What is required :: Quote the whole listing word for word, please.

[JSON records of objects]

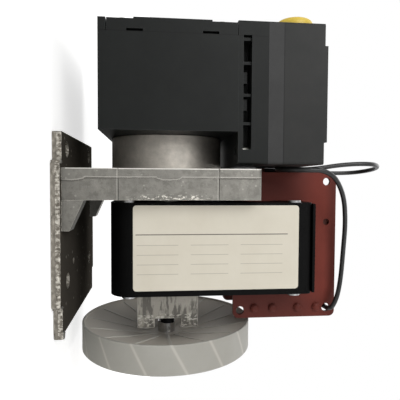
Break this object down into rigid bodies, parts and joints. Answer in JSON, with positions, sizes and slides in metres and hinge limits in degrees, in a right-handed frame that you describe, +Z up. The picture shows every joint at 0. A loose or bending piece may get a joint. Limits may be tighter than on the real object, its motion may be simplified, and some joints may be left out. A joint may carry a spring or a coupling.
{
  "type": "diaphragm vacuum pump",
  "caption": "Compact gas diaphragm pump: crankcase and valve head driven by a shaded-pole C-frame motor with cooling fan, on a cast foot.",
  "frame": {"origin": "centre of the four foot holes, on the underside of the foot", "axes": "+Z up from the mounting face, +X along the motor shaft towards the fan, +Y to the back, so the label faces -Y"},
  "size_m": [0.1684, 0.099, 0.1723],
  "materials": {
    "cast_aluminium": "as cast, rough",
    "turned_aluminium": "turned",
    "black_plastic": "fine moulded grain",
    "grey_plastic": "fine moulded grain",
    "yellow_plastic": "moulded",
    "black_rubber": "matt",
    "stack_steel": "black varnished laminations",
    "rotor_steel": "ground",
    "machined_steel": "machined",
    "zinc_screw": "zinc plated",
    "copper": "bare copper",
    "bronze": "sintered",
    "red_plastic": "moulded",
    "coil_tape": "taped",
    "label_film": "satin film",
    "fan_plastic": "translucent moulding",
    "chrome_spring": "bright",
    "lead_insulation": "satin",
    "reed_steel": "rolled"
  },
  "bodies": {
    "pump_body": {"foot_bracket": "cast_aluminium", "spigot": "turned_aluminium", "pump_side_bearing": "machined_steel", "fan_side_bush": "bronze", "crankcase_housing": "black_plastic", "crankcase_cover": "black_plastic", "intermediate_plate": "grey_plastic", "head_seal": "black_rubber", "head_cover": "grey_plastic", "diaphragm": "black_rubber", "stator_core": "stack_steel", "shading_rings": "copper", "stack_rivets": "machined_steel", "coil_bobbin": "red_plastic", "coil_winding": "coil_tape", "rating_label": "label_film", "fan_side_bracket": "cast_aluminium", "head_screws": "zinc_screw", "cover_screws": "zinc_screw", "frame_screws": "zinc_screw", "stator_screws": "zinc_screw", "motor_lead": "lead_insulation"},
    "rotating_group": {"motor_shaft": "machined_steel", "rotor": "rotor_steel", "eccentric": "machined_steel", "fan_wheel": "fan_plastic", "fan_clamp": "chrome_spring"},
    "rod_group": {"connecting_rod": "turned_aluminium", "rod_bearing": "machined_steel", "clamp_disc": "turned_aluminium", "clamp_screw": "zinc_screw"},
    "inlet_cap_body": {"inlet_cap": "yellow_plastic"},
    "outlet_cap_body": {"outlet_cap": "yellow_plastic"},
    "inlet_reed_body": {"inlet_reed": "reed_steel"},
    "outlet_reed_body": {"outlet_reed": "reed_steel"}
  },
  "joints": [
    {"name": "shaft_spin", "type": "hinge", "parent": "pump_body", "child": "rotating_group", "pos_m": [0, 0, 0.0514], "axis": [1, 0, 0], "continuous": true, "deforming": ["diaphragm"]},
    {"name": "rod_pivot", "type": "hinge", "parent": "rotating_group", "child": "rod_group", "pos_m": [-0.0571, 0, 0.0489], "axis": [1, 0, 0], "continuous": true},
    {"name": "inlet_cap_pull", "type": "slide", "parent": "pump_body", "child": "inlet_cap_body", "axis": [-1, 0, 0], "range_m": [0, 0.012]},
    {"name": "outlet_cap_pull", "type": "slide", "parent": "pump_body", "child": "outlet_cap_body", "axis": [-1, 0, 0], "range_m": [0, 0.012]},
    {"name": "inlet_reed_flex", "type": "hinge", "parent": "pump_body", "child": "inlet_reed_body", "pos_m": [-0.0641, -0.01, 0.10125], "axis": [0, 1, 0], "range_deg": [0, 3], "stiffness_Nm_per_rad": 0.003, "springref_deg": -3.44},
    {"name": "outlet_reed_flex", "type": "hinge", "parent": "pump_body", "child": "outlet_reed_body", "pos_m": [-0.0641, 0.01, 0.10315], "axis": [0, -1, 0], "range_deg": [0, 3], "stiffness_Nm_per_rad": 0.003}
  ],
  "couplings": [
    {"joint": "rod_pivot", "follows": "shaft_spin", "ratio": -1}
  ]
}
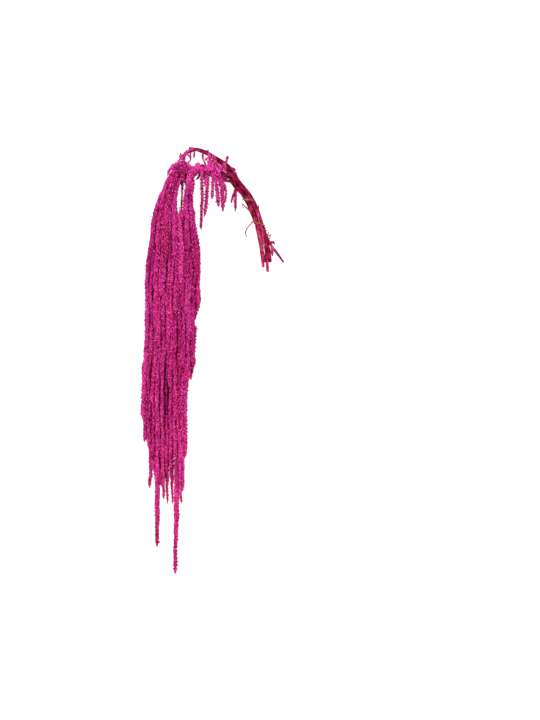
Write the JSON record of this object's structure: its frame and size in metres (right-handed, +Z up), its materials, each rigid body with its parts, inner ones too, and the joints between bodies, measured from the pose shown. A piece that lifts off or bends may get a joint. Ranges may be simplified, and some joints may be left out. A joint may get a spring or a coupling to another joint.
{
  "type": "dried hanging amaranth bunch",
  "caption": "Tied bunch of dried hanging amaranth: bare stalks arch over into long drooping ropes of small flowers.",
  "frame": {"origin": "middle of the bunch's outline as it lies, on the surface that it rests on", "axes": "+Y along the bunch from the lowest tip to the top of the arch, +X towards the cut ends, +Z up from the surface"},
  "size_m": [0.2147, 0.6427, 0.0446],
  "materials": {
    "flowers": "dry granular fuchsia flower tufts",
    "stalks": "dry ribbed crimson stalk, satin",
    "ties": "matt tan band"
  },
  "bodies": {
    "root": {"head_1": "flowers", "head_2": "flowers", "head_3": "flowers", "head_4": "flowers", "head_5": "flowers", "stalk_1": "stalks", "stalk_2": "stalks", "stalk_3": "stalks", "stalk_4": "stalks", "stalk_5": "stalks", "tie_1": "ties", "tie_2": "ties"}
  },
  "joints": []
}
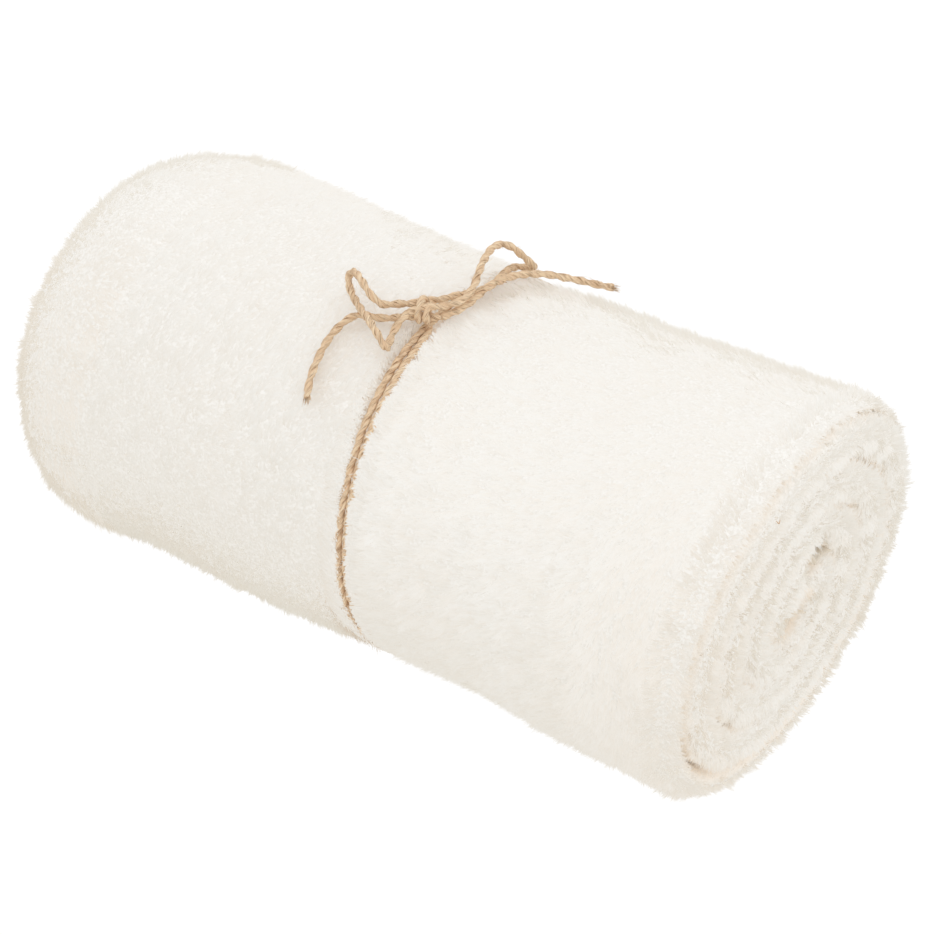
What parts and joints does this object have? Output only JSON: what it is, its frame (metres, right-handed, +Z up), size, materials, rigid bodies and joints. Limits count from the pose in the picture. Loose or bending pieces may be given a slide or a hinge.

Written solution ::
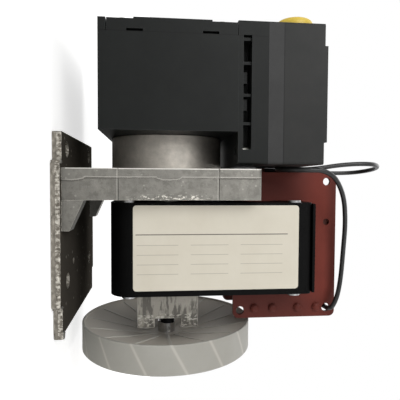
Break this object down into rigid bodies, parts and joints. Answer in JSON, with positions, sizes and slides in metres and hinge limits in degrees, in a right-handed frame that you describe, +Z up. The picture shows every joint at 0. A loose or bending piece may get a joint. Limits may be tighter than on the real object, its motion may be simplified, and some joints may be left out. A joint may carry a spring or a coupling.
{
  "type": "diaphragm vacuum pump",
  "caption": "Compact gas diaphragm pump: crankcase and valve head driven by a shaded-pole C-frame motor with cooling fan, on a cast foot.",
  "frame": {"origin": "centre of the four foot holes, on the underside of the foot", "axes": "+Z up from the mounting face, +X along the motor shaft towards the fan, +Y to the back, so the label faces -Y"},
  "size_m": [0.1684, 0.099, 0.1723],
  "materials": {
    "cast_aluminium": "as cast, rough",
    "turned_aluminium": "turned",
    "black_plastic": "fine moulded grain",
    "grey_plastic": "fine moulded grain",
    "yellow_plastic": "moulded",
    "black_rubber": "matt",
    "stack_steel": "black varnished laminations",
    "rotor_steel": "ground",
    "machined_steel": "machined",
    "zinc_screw": "zinc plated",
    "copper": "bare copper",
    "bronze": "sintered",
    "red_plastic": "moulded",
    "coil_tape": "taped",
    "label_film": "satin film",
    "fan_plastic": "translucent moulding",
    "chrome_spring": "bright",
    "lead_insulation": "satin",
    "reed_steel": "rolled"
  },
  "bodies": {
    "pump_body": {"foot_bracket": "cast_aluminium", "spigot": "turned_aluminium", "pump_side_bearing": "machined_steel", "fan_side_bush": "bronze", "crankcase_housing": "black_plastic", "crankcase_cover": "black_plastic", "intermediate_plate": "grey_plastic", "head_seal": "black_rubber", "head_cover": "grey_plastic", "diaphragm": "black_rubber", "stator_core": "stack_steel", "shading_rings": "copper", "stack_rivets": "machined_steel", "coil_bobbin": "red_plastic", "coil_winding": "coil_tape", "rating_label": "label_film", "fan_side_bracket": "cast_aluminium", "head_screws": "zinc_screw", "cover_screws": "zinc_screw", "frame_screws": "zinc_screw", "stator_screws": "zinc_screw", "motor_lead": "lead_insulation"},
    "rotating_group": {"motor_shaft": "machined_steel", "rotor": "rotor_steel", "eccentric": "machined_steel", "fan_wheel": "fan_plastic", "fan_clamp": "chrome_spring"},
    "rod_group": {"connecting_rod": "turned_aluminium", "rod_bearing": "machined_steel", "clamp_disc": "turned_aluminium", "clamp_screw": "zinc_screw"},
    "inlet_cap_body": {"inlet_cap": "yellow_plastic"},
    "outlet_cap_body": {"outlet_cap": "yellow_plastic"},
    "inlet_reed_body": {"inlet_reed": "reed_steel"},
    "outlet_reed_body": {"outlet_reed": "reed_steel"}
  },
  "joints": [
    {"name": "shaft_spin", "type": "hinge", "parent": "pump_body", "child": "rotating_group", "pos_m": [0, 0, 0.0514], "axis": [1, 0, 0], "continuous": true, "deforming": ["diaphragm"]},
    {"name": "rod_pivot", "type": "hinge", "parent": "rotating_group", "child": "rod_group", "pos_m": [-0.0571, 0, 0.0489], "axis": [1, 0, 0], "continuous": true},
    {"name": "inlet_cap_pull", "type": "slide", "parent": "pump_body", "child": "inlet_cap_body", "axis": [-1, 0, 0], "range_m": [0, 0.012]},
    {"name": "outlet_cap_pull", "type": "slide", "parent": "pump_body", "child": "outlet_cap_body", "axis": [-1, 0, 0], "range_m": [0, 0.012]},
    {"name": "inlet_reed_flex", "type": "hinge", "parent": "pump_body", "child": "inlet_reed_body", "pos_m": [-0.0641, -0.01, 0.10125], "axis": [0, 1, 0], "range_deg": [0, 3], "stiffness_Nm_per_rad": 0.003, "springref_deg": -3.44},
    {"name": "outlet_reed_flex", "type": "hinge", "parent": "pump_body", "child": "outlet_reed_body", "pos_m": [-0.0641, 0.01, 0.10315], "axis": [0, -1, 0], "range_deg": [0, 3], "stiffness_Nm_per_rad": 0.003}
  ],
  "couplings": [
    {"joint": "rod_pivot", "follows": "shaft_spin", "ratio": -1}
  ]
}
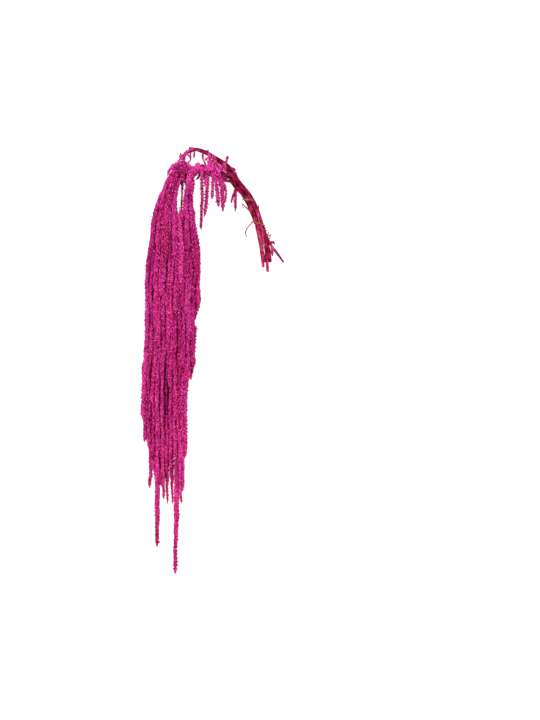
Write the JSON record of this object's structure: its frame and size in metres (right-handed, +Z up), its materials, each rigid body with its parts, inner ones too, and the joints between bodies, measured from the pose shown. A piece that lifts off or bends may get a joint. Ranges may be simplified, and some joints may be left out. A joint may get a spring or a coupling to another joint.
{
  "type": "dried hanging amaranth bunch",
  "caption": "Tied bunch of dried hanging amaranth: bare stalks arch over into long drooping ropes of small flowers.",
  "frame": {"origin": "middle of the bunch's outline as it lies, on the surface that it rests on", "axes": "+Y along the bunch from the lowest tip to the top of the arch, +X towards the cut ends, +Z up from the surface"},
  "size_m": [0.2147, 0.6427, 0.0446],
  "materials": {
    "flowers": "dry granular fuchsia flower tufts",
    "stalks": "dry ribbed crimson stalk, satin",
    "ties": "matt tan band"
  },
  "bodies": {
    "root": {"head_1": "flowers", "head_2": "flowers", "head_3": "flowers", "head_4": "flowers", "head_5": "flowers", "stalk_1": "stalks", "stalk_2": "stalks", "stalk_3": "stalks", "stalk_4": "stalks", "stalk_5": "stalks", "tie_1": "ties", "tie_2": "ties"}
  },
  "joints": []
}
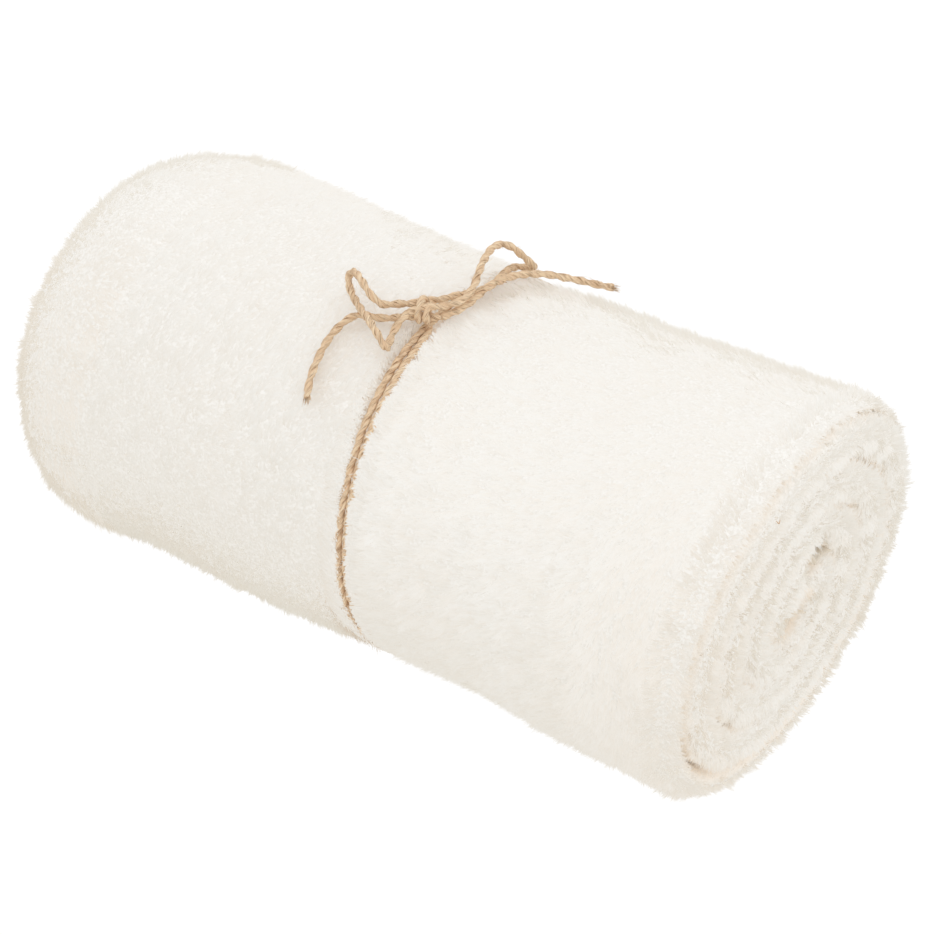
What parts and joints does this object have? Output only JSON: what it is, its frame (metres, right-handed, +Z up), size, materials, rigid bodies and joints. Limits count from the pose in the picture. Loose or bending pieces may be given a slide or a hinge.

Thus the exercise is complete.